Dataset section
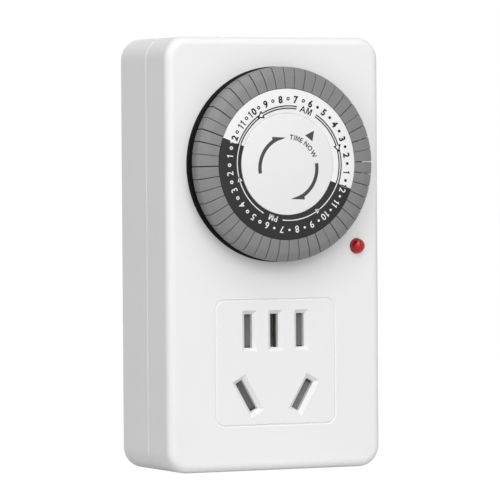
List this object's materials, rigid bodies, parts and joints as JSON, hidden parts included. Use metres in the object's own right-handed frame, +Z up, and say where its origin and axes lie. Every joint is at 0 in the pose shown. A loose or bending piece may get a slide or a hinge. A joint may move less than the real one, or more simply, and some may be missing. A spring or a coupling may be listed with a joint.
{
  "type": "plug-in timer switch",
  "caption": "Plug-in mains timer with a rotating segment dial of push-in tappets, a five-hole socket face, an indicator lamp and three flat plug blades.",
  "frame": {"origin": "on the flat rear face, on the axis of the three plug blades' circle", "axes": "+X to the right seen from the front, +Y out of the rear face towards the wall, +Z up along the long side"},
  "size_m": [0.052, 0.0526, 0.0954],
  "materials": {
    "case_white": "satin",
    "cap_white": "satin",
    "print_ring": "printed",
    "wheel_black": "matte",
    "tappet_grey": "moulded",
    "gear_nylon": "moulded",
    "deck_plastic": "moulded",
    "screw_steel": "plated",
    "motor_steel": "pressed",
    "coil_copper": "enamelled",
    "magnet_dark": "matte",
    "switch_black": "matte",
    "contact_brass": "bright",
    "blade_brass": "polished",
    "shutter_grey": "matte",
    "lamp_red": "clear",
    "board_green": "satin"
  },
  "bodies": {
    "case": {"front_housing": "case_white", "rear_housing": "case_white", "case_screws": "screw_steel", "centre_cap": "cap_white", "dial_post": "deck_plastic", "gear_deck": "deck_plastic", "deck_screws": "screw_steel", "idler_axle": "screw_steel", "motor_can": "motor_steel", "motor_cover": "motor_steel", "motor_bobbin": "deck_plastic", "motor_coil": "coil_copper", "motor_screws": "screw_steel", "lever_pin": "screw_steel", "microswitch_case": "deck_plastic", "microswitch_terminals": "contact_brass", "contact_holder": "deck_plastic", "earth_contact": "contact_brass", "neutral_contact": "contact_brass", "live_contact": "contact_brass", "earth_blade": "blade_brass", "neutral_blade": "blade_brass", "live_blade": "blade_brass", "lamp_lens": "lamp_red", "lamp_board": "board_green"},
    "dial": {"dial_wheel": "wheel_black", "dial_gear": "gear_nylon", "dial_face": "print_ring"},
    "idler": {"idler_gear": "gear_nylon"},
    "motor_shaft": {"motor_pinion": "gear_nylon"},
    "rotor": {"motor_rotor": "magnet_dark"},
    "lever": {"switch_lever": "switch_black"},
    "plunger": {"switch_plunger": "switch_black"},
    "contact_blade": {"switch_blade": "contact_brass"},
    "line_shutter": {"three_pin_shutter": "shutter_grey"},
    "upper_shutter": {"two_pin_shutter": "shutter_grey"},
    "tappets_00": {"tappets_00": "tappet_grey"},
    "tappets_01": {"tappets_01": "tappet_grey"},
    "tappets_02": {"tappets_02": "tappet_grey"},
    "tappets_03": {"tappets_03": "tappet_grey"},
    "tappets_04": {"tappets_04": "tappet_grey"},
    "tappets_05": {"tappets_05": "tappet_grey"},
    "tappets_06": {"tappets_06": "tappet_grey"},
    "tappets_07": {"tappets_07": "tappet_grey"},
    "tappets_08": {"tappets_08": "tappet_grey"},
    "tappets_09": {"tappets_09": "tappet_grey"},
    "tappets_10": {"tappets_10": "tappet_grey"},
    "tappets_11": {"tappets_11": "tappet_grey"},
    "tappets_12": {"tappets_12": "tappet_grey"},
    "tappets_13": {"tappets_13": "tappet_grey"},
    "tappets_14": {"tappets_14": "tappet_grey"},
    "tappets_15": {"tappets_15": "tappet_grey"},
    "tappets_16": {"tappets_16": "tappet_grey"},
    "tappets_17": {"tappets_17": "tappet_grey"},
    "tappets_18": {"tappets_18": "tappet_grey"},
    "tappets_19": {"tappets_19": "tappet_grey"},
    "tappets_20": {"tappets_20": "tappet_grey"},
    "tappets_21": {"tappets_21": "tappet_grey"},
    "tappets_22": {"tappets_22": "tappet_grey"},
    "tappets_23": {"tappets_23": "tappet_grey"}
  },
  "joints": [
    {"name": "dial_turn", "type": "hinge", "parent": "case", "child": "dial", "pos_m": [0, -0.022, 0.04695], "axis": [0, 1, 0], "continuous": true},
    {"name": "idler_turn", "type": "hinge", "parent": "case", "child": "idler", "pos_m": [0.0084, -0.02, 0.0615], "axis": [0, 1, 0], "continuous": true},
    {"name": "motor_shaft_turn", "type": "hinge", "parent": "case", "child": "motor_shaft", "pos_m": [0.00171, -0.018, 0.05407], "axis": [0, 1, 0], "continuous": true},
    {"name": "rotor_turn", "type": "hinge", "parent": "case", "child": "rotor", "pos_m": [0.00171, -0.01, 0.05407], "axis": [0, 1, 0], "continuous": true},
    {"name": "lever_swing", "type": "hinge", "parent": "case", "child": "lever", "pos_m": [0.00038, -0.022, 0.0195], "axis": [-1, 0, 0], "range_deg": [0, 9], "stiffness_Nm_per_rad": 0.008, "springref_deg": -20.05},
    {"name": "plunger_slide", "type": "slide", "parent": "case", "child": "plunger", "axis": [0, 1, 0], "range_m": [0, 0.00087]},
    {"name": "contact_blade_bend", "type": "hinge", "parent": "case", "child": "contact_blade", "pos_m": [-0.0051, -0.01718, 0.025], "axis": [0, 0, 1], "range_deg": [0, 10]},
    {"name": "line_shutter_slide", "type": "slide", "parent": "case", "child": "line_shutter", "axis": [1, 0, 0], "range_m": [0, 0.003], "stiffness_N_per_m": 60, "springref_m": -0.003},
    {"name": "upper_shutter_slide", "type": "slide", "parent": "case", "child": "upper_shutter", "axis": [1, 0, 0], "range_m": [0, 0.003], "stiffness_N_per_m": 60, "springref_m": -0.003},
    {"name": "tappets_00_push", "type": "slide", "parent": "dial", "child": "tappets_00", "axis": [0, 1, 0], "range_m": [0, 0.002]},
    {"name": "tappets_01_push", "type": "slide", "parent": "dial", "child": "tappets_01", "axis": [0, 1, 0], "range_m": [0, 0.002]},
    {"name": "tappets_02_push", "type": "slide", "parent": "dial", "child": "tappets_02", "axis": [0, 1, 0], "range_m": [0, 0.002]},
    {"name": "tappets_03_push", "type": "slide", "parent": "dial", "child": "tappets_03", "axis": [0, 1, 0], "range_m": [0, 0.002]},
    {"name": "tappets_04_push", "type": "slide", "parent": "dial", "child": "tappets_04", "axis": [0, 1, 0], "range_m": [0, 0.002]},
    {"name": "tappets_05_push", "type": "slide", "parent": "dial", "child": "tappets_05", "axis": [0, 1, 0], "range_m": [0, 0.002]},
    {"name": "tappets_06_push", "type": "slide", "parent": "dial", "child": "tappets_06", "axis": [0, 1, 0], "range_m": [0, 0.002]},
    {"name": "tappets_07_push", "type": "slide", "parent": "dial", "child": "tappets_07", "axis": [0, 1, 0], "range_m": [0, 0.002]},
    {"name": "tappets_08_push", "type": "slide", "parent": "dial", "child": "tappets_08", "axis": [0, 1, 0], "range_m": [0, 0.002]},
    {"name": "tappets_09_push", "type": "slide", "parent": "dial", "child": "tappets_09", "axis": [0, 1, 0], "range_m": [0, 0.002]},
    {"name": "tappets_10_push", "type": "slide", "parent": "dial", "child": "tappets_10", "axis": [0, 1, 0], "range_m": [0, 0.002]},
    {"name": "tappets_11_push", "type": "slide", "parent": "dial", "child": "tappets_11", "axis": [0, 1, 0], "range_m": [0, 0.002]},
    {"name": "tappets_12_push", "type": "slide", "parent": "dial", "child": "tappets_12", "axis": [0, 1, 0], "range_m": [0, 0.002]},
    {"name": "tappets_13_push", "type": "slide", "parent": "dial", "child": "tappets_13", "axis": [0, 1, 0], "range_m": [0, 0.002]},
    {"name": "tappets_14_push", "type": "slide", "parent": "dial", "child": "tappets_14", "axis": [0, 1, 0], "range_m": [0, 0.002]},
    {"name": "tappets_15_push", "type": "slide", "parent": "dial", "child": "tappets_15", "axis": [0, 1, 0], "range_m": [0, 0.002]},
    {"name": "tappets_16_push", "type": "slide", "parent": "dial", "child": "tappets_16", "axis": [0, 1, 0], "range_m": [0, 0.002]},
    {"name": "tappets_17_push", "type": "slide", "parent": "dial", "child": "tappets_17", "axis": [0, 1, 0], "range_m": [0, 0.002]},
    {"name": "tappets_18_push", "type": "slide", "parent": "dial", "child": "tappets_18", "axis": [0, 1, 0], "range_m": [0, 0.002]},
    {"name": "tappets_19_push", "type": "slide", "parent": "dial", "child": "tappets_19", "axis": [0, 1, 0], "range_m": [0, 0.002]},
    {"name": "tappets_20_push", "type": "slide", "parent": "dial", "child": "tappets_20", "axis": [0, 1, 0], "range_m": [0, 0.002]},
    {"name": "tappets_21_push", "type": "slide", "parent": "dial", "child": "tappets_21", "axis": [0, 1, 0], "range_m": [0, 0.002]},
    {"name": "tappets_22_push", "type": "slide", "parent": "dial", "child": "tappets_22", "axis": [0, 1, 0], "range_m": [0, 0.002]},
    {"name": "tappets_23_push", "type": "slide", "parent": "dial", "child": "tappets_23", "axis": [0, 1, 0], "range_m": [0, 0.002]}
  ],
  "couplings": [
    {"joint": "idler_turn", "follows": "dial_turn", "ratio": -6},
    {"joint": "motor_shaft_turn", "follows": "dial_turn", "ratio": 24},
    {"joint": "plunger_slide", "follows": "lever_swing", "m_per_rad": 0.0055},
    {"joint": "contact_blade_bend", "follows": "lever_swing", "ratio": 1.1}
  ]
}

Challenge
Scan the lines above for "materials", then copy every one that has it.

Correct response
List this object's materials, rigid bodies, parts and joints as JSON, hidden parts included. Use metres in the object's own right-handed frame, +Z up, and say where its origin and axes lie. Every joint is at 0 in the pose shown. A loose or bending piece may get a slide or a hinge. A joint may move less than the real one, or more simply, and some may be missing. A spring or a coupling may be listed with a joint.
  "materials": {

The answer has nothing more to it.